WORK REQUIRED ->
From the listing that follows, extract every line and set it down unaltered.

DATA SEGMENT ->
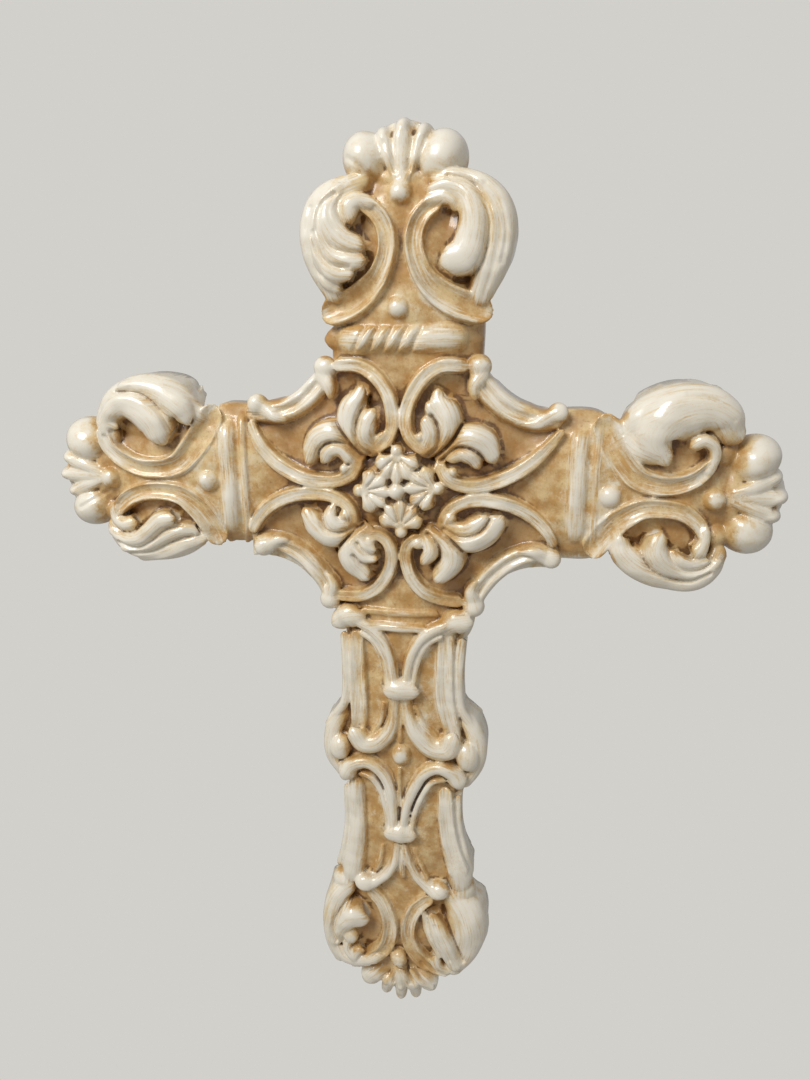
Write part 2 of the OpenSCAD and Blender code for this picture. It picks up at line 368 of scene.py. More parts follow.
# left arm
stroke("ribbon", [(-87.7, 31.4, 21.5, 6.2), (-91.6, 24.1, 23, 6.6), (-97.1, 16.5, 24, 6.3),
                  (-103.7, 9.8, 24.8, 5.4), (-112.6, 7.2, 25, 4.8), (-122.5, 7.6, 25, 4.6),
                  (-130.4, 10.8, 25, 4.4), (-137.1, 16.4, 24.5, 4), (-139.9, 23.3, 24, 3.6)])
stroke("roll", [(-138.9, 24.3, 24, 2.6), (-136.1, 27.8, 24.5, 2.6), (-132.9, 26.3, 24, 2)])
pebble(-135.7, 20.6, 3, 4.6, 22.5, -20)
stroke("ribbon", [(-87.7, -25.1, 21.5, 5.6), (-91.1, -17.7, 23, 6), (-96.1, -11, 24, 5.6),
                  (-102.7, -5.6, 24.8, 4.8), (-111.6, -3.7, 25, 4.4), (-121.5, -4.3, 25, 4.2),
                  (-129.5, -7.6, 24.8, 4), (-135.6, -12.9, 24.5, 3.6)], flipped=True)
stroke("roll", [(-137.4, -13.5, 24, 2.8), (-136.8, -18.2, 25, 3.2), (-132.8, -20.2, 26, 3.6),
                (-128.9, -19.7, 26, 3.6)])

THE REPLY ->
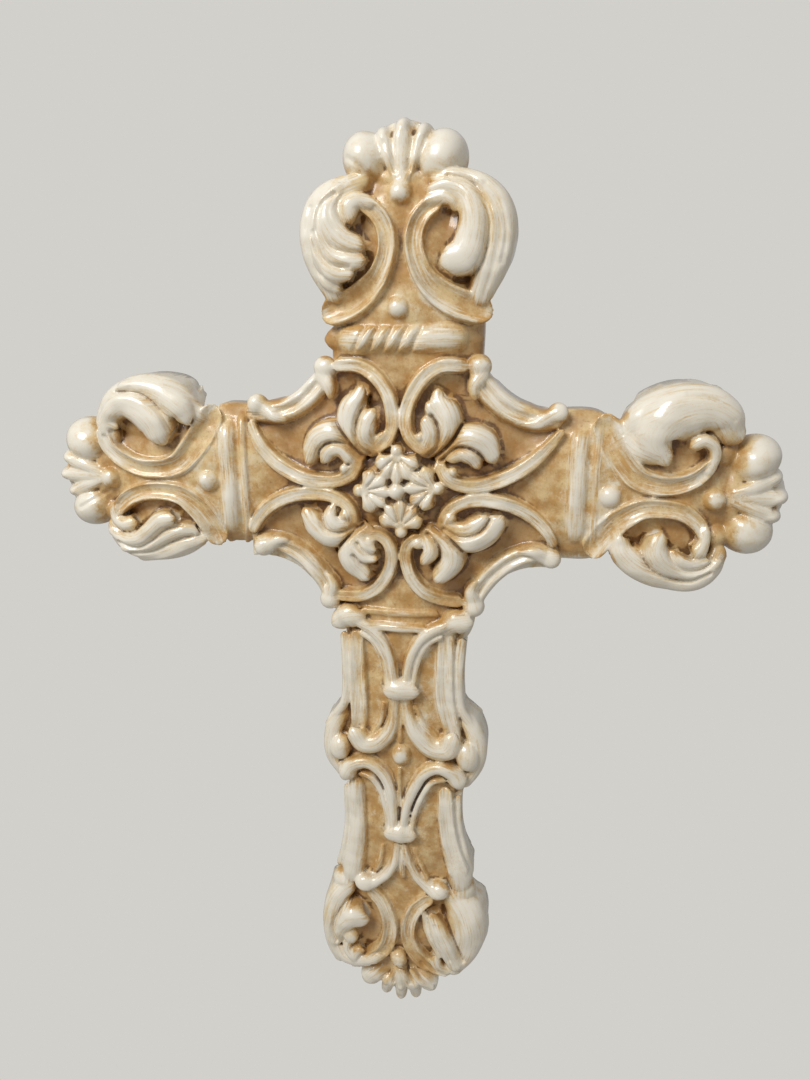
Write part 2 of the OpenSCAD and Blender code for this picture. It picks up at line 368 of scene.py. More parts follow.
# left arm
stroke("ribbon", [(-87.7, 31.4, 21.5, 6.2), (-91.6, 24.1, 23, 6.6), (-97.1, 16.5, 24, 6.3),
                  (-103.7, 9.8, 24.8, 5.4), (-112.6, 7.2, 25, 4.8), (-122.5, 7.6, 25, 4.6),
                  (-130.4, 10.8, 25, 4.4), (-137.1, 16.4, 24.5, 4), (-139.9, 23.3, 24, 3.6)])
stroke("roll", [(-138.9, 24.3, 24, 2.6), (-136.1, 27.8, 24.5, 2.6), (-132.9, 26.3, 24, 2)])
pebble(-135.7, 20.6, 3, 4.6, 22.5, -20)
stroke("ribbon", [(-87.7, -25.1, 21.5, 5.6), (-91.1, -17.7, 23, 6), (-96.1, -11, 24, 5.6),
                  (-102.7, -5.6, 24.8, 4.8), (-111.6, -3.7, 25, 4.4), (-121.5, -4.3, 25, 4.2),
                  (-129.5, -7.6, 24.8, 4), (-135.6, -12.9, 24.5, 3.6)], flipped=True)
stroke("roll", [(-137.4, -13.5, 24, 2.8), (-136.8, -18.2, 25, 3.2), (-132.8, -20.2, 26, 3.6),
                (-128.9, -19.7, 26, 3.6)])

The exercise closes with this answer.